When she was 18, she spent a year in the US on a scholarship, attending a high school in Maryland, and she also interned on Capitol Hill as a parliamentary assistant to William S. Cohen, later secretary of defense in the Bill Clinton administration.

Christine Lagarde, the eternal first. She will also be the first ECB president not to have a degree in economics. Her economic background had already been an issue when she was at the IMF. “I can understand what  people talk about,” she told The Guardian in 2012, “I have enough common sense for that, and I’ve studied a bit of economics, but I am not a super-duper economist.” At the ECB, of course, this could become a problem, because the job is more technically challenging than at the IMF.

Fishing in a Larger Pond

In times of crisis, central bankers often have to react quickly. They  need not only the right instinct, but also the technical knowledge. At the same time, Lagarde is not a novice. Anyone who headed the IMF for eight years and was French finance minister for four years has enough knowledge of the economic context. Nevertheless, many observers believe that Lagarde must draw on the ECB’s expertise more than her predecessors. The top expert there will be Philip Lane, the bank’s chief economist, who comes from Ireland.

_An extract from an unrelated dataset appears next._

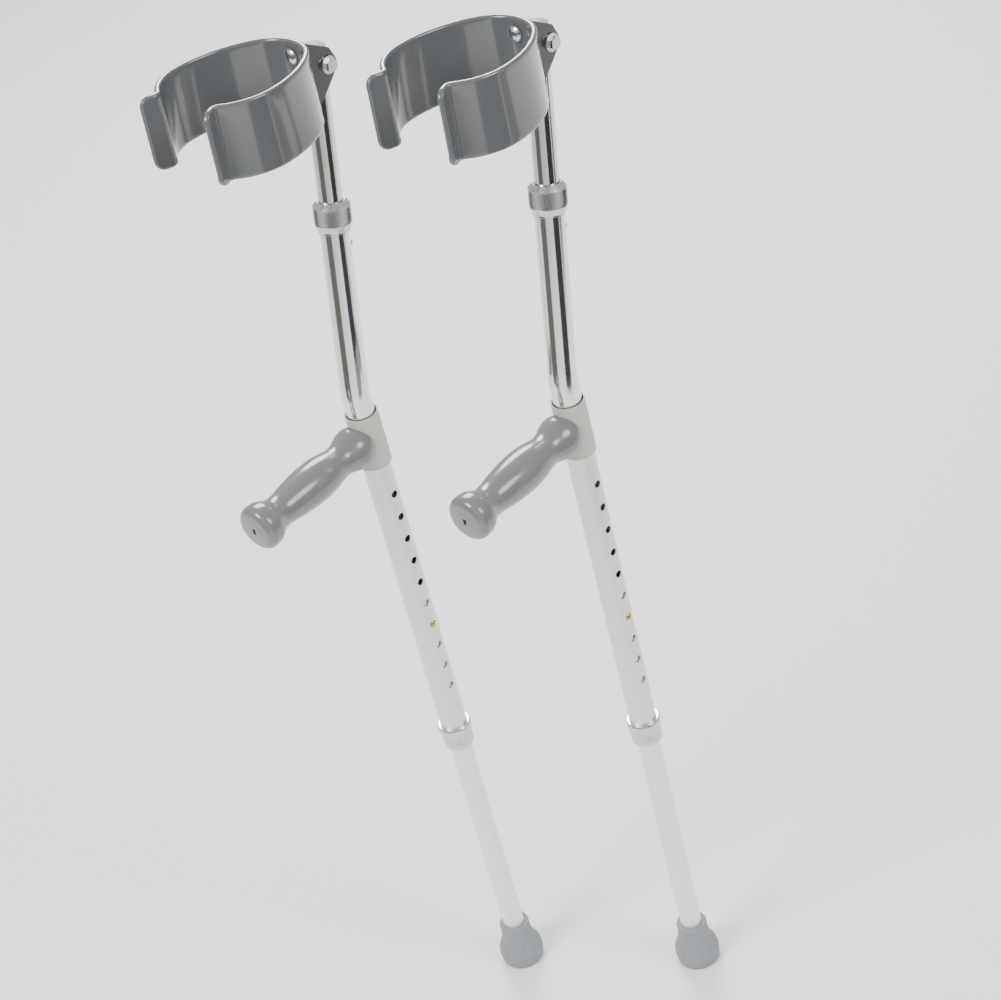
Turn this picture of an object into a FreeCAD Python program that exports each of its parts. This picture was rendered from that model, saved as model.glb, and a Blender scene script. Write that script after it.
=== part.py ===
"""A pair of adjustable forearm crutches, each an assembly of separate pieces.

Millimetres, +Z up. The origin is the centre of the right crutch's foot, on the floor. The handgrips point
along -Y, the user's forward direction, and the arm section above the bend leans back towards +Y. The right
crutch stands at the origin and the left one is the same crutch moved by second_crutch_offset.
"""
import FreeCAD
import Part
import math
import os

V = FreeCAD.Vector
ORIGIN = V(0, 0, 0)
X = V(1, 0, 0)
Y = V(0, 1, 0)
Z = V(0, 0, 1)

# ---- tubes ----
main_tube_d = 25.4
main_tube_wall = 1.5
inner_tube_d = 21.0             # leg tube and forearm tube
inner_tube_wall = 1.5
bend_height = 720.0             # where the two straight axes of the main tube meet
bend_radius = 90.0
lean_deg = 11.0                 # of the arm section, backwards
main_tube_bottom = 312.0
arm_tube_top = 170.0            # end of the main tube, measured up the arm section from the bend

# ---- height adjustment ----
hole_pitch = 25.4
leg_hole_count = 10
top_leg_hole_z = 612.0
leg_button_hole = 7             # the hole that holds the button, counted from the top
arm_hole_count = 4
arm_button_turn_deg = 60.0      # of the forearm's button, from +X towards the back
top_arm_hole = 137.0            # up the arm section from the bend; it holds the button
lock_hole_d = 7.0
button_d = 6.4
button_proud = 1.6              # how far the button stands out of the main tube
button_gap = 0.1                # radial, in the inner tube's hole
leg_tube_bottom = 12.0
leg_tube_above_button = 33.0
arm_tube_below_button = 34.0
spring_strip = 0.7
spring_width = 7.0
spring_above_button = 9.0
spring_depth = 24.0
spring_foot = 2.4               # width of the V spring's closed end

# ---- lock collars ----
collar_wall = 3.3                # of the wide end, outside the main tube
collar_length = 27.0
collar_lip = 3.2
collar_small_wall = 1.6          # of the narrow end
collar_taper = 5.0              # length of the coned end
collar_rim = 1.4                # chamfer of the leg collar's rim
collar_chamfer = 4.0            # polished cone at the top of the forearm collar
collar_band = 8.0               # length of the leg collar's wide end
collet_ring = 4.0
collet_spigot = 14.0
collet_head_gap = 0.5
thread_gap = 0.05               # radial, between a collar and the main tube that carries it
slide_gap = 0.1                 # radial, of the sliding fits
free_gap = 0.4                  # between moving pieces that don't touch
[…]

Decision-making at the ECB should in any case have a broader basis. Draghi took decisions with a small group of his closest confidants or even alone. Lagarde is likely to fish in a larger pond and at the same time change the ECB’s external image. Her proven communication skills, which Draghi lacks, are one of her greatest assets.

After spending the last eight years in Washington, the first lady of the financial world is returning to Europe. When it comes to her private life, the move to Frankfurt will be far more convenient: She can now see her partner, a French entrepreneur from Marseille, and her two adult sons living in France without needing to take a transatlantic flight.